Ela ganhou a Dinnie assim que se casou pela primeira vez, em 1991, logo depois que meu pai morreu. Fora viver em Nova Odessa, uma daquelas cidades prósperas do interior de São Paulo, para acompanhar o marido. Depositara nessa relação todas as suas esperanças. E a pequena poodle fora dada para fazê-la companhia. Estavam certos.

Durante anos, ela foi a única fonte de carinho ou pelo menos o único destino das emoções da minha irmã. Com todos os problemas que minha irmã enfrentou, viver fora do país, sozinha, longe da família, distante dos conhecidos, num lugar frio, gelado, que as pessoas não saem às ruas com medo de, literalmente, congelar, a cachorrinha era a certeza de um afago, de poder brincar, ou simplesmente uma companhia.

Tenho uma crença que as pessoas precisam, além de se sentirem amadas, amarem para não se tornar amarga. A cachorrinha, durante todos esses anos, foi o bastião que manteve a docilidade da minha irmã. E minha irmã é uma pessoa extremamente doce, sem ser melada. Foi por causa da cachorrinha que fiquei certo, quando a minha mãe morreu, que ela agüentaria bem. Ela tinha a Dinnie para ser humana quando chegava em casa.

Hoje liguei para ela, tarde da noite, quando soube da notícia. Ela estava dormindo, mas mentiu-me que não. Não sabia como agir, nunca havia ligado para ela, Todas as nossas conversas são do tipo manter o contato. Ela me pergunta como estou, o que ando fazendo, como vai a minha namorada. Eu falo sobre algum filme que vi, ou questiono se alguém tira a neve depois que eu fui embora.

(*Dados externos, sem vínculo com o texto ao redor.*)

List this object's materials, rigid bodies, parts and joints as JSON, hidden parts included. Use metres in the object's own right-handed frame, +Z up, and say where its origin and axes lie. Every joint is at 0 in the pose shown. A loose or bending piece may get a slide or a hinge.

Hoje, não sabia o que perguntar, o que conversar, mas sabia que devia ligar. No início, foi estranho, falei mais que devia, me embaracei, e logo perguntei, sabendo a resposta, se estava tudo bem. Ela disse que mais ou menos e eu falei que a minha outra irmã já havia me contado. Ela começou a chorar e eu insisti que ela não devia ficar triste. Sei que é completamente desnecessário, que o choro, nesse caso, até é importante, que se deve viver as tristezas até que elas se tornem algo no passado, que você revisita apenas para lembrar e não mais ficar triste, ou apenas para se emocionar, ou que as tristezas são inevitáveis, mas queria apenas que ela não ficasse triste. Não sei os motivos, não gostaria de dizer que foi egoísmo meu, de não querer que ela ficasse triste para que eu não ficasse também ou que eu não poderia fazer nada de longe. Perguntei se o marido dela estava lá, ela respondeu entre soluços que sim, repeti para ela não ficar triste, ela me agradeceu por ter ligado, eu, já com a voz marejada, me segurando, disse que não era nada, que ela não precisava me agradecer e desliguei rapidamente para poder chorar sem problemas.

A verdade é que queria estar com ela lá, agora. Mesmo.